Occasionally, lack of growth and weight gain or excessive gains can signal there’s something’s seriously wrong, but more often than not, it will be caused by something that is easily dealt with, for example, dietary factors. Obesity is a major medical concern today, with a huge increase in the number of children who are overweight and this can lead to serious health problems, such as diabetes.

However, you should never try to put your toddler on a diet or give diet food to babies as they have very different nutritional requirements to adults. Other (more rare) problems can include growth hormone deficiency or endocrine problems so, if you’re worried, ask your health visitor for advice.

Did you know?

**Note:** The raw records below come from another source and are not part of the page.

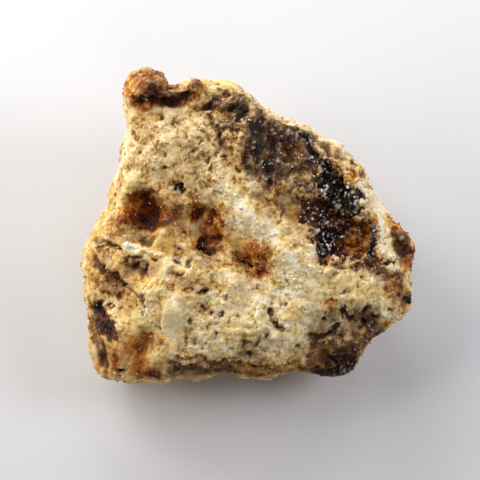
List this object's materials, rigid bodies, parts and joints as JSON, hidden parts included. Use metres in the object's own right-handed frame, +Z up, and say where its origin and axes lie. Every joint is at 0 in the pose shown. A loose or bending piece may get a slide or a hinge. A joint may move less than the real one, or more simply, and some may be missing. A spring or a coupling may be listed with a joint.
{
  "type": "archerite specimen",
  "caption": "Broken lump of porous cream cave crust with a brown lip, a hollow lined with black crystals and a trough of amber crystals, resting on a flat fracture.",
  "frame": {"origin": "middle of the bounding box's bottom, level with the flat base that the lump rests on", "axes": "+Z up from the base, +X to the right across the broad face, -Y toward the low edge of the broad face, which leans 20 degrees toward -Y"},
  "size_m": [0.02, 0.018, 0.012],
  "materials": {
    "matrix": "porous, granular, matte cream to ochre mineral",
    "black_crystals": "glossy black to dark brown crystals",
    "amber_crystals": "resinous amber-brown crystals"
  },
  "bodies": {
    "root": {"matrix": "matrix", "black_crystal_crust": "black_crystals", "amber_crystal_crust": "amber_crystals"}
  },
  "joints": []
}
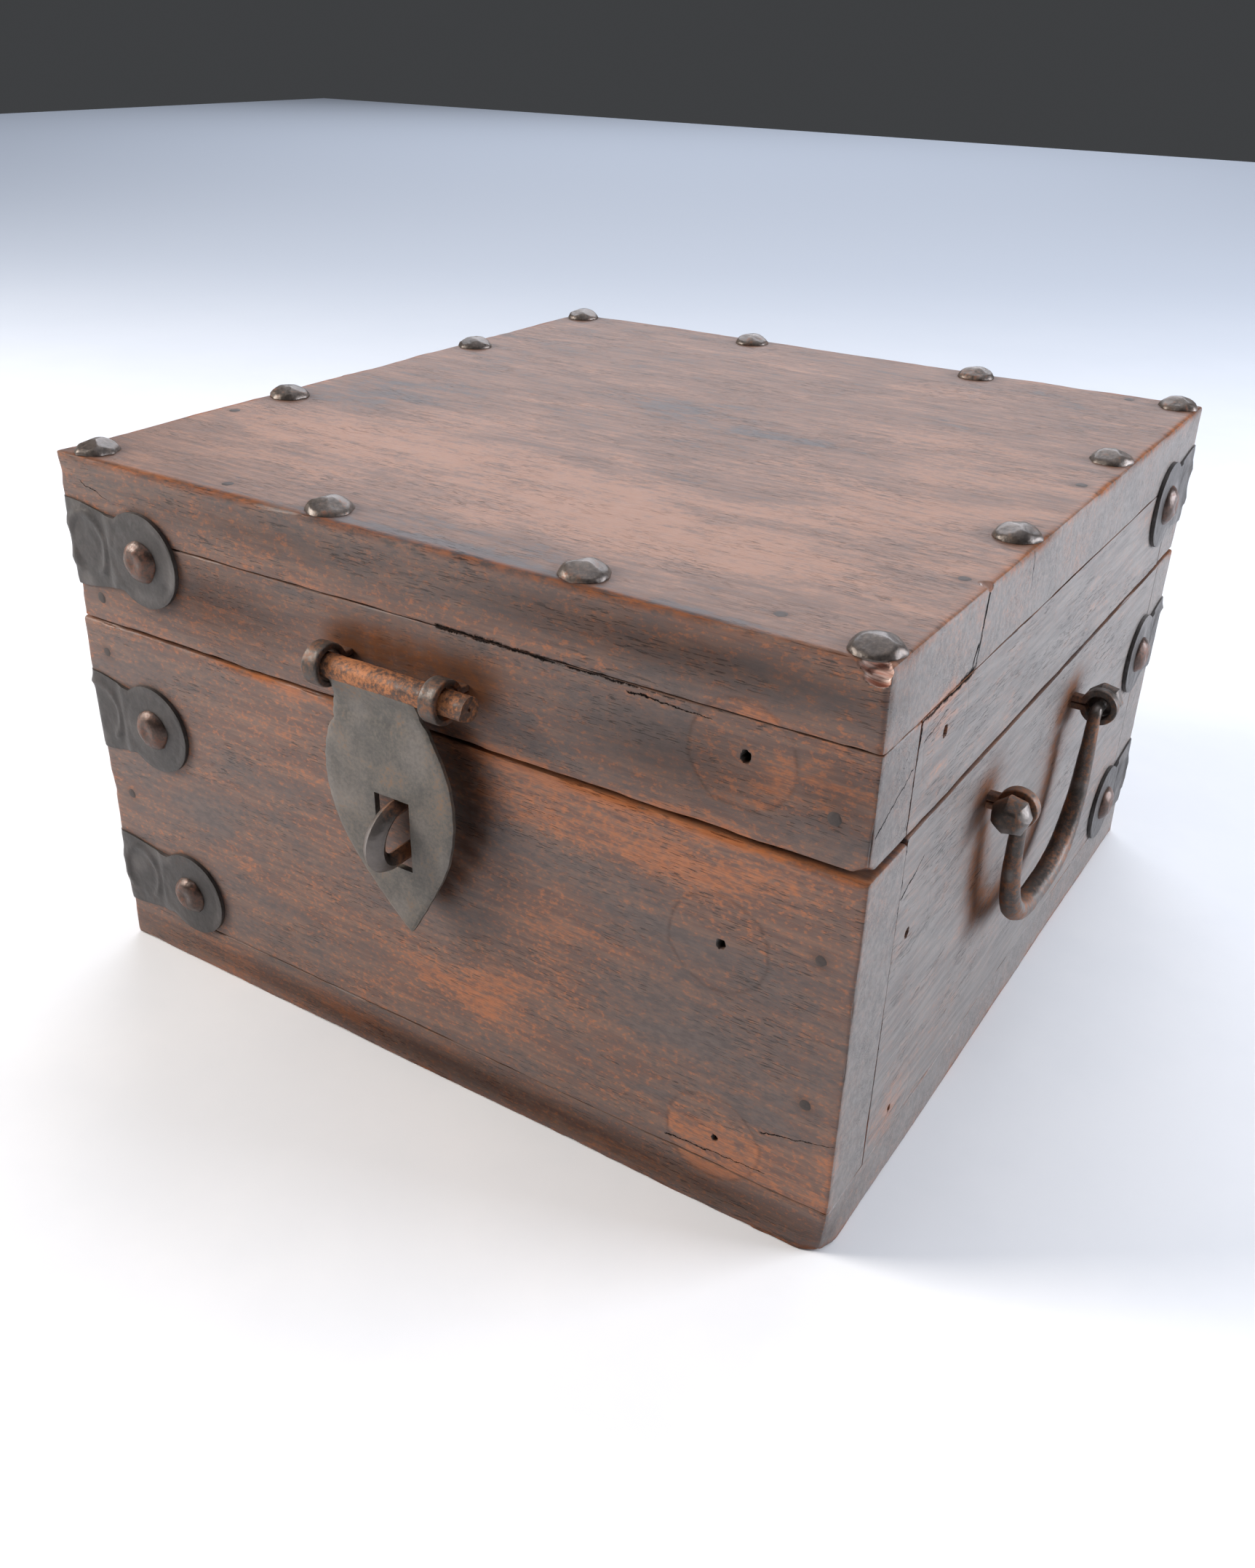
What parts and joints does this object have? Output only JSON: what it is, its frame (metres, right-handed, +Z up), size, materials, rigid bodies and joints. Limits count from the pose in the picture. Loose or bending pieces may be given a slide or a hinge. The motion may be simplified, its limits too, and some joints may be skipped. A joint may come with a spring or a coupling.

According to experts, there are around 4,000 children in the UK who’d benefit from growth hormone therapy but aren’t receiving it.

S is for Spurts

All babies and toddlers have growth spurts when they’ll need to eat more, may want longer naps during the day and suddenly seem to shoot up in height and weight. No one knows exactly why they occur but they’re believed to be linked to important developmental changes. The most significant growth spurts actually occur at six-seven years old and, again, at puberty which happens earlier in girls than boys.

Did you know? Babies require two and a half to three times more calories than adults, for their body weight. 4 steps to measuring height

  • Stand your child barefoot against a plain wall without skirting board or door.
  • Make sure their shoulder blades and bottom are touching the wall and they are looking straight ahead.
  • Rest a cereal packet vertically on the head, make a mark with a pencil where the packet rests.
  • Measure the distance with a tape measure and plot the result on the appropriate height chart in your child’s Personal Child Health Record.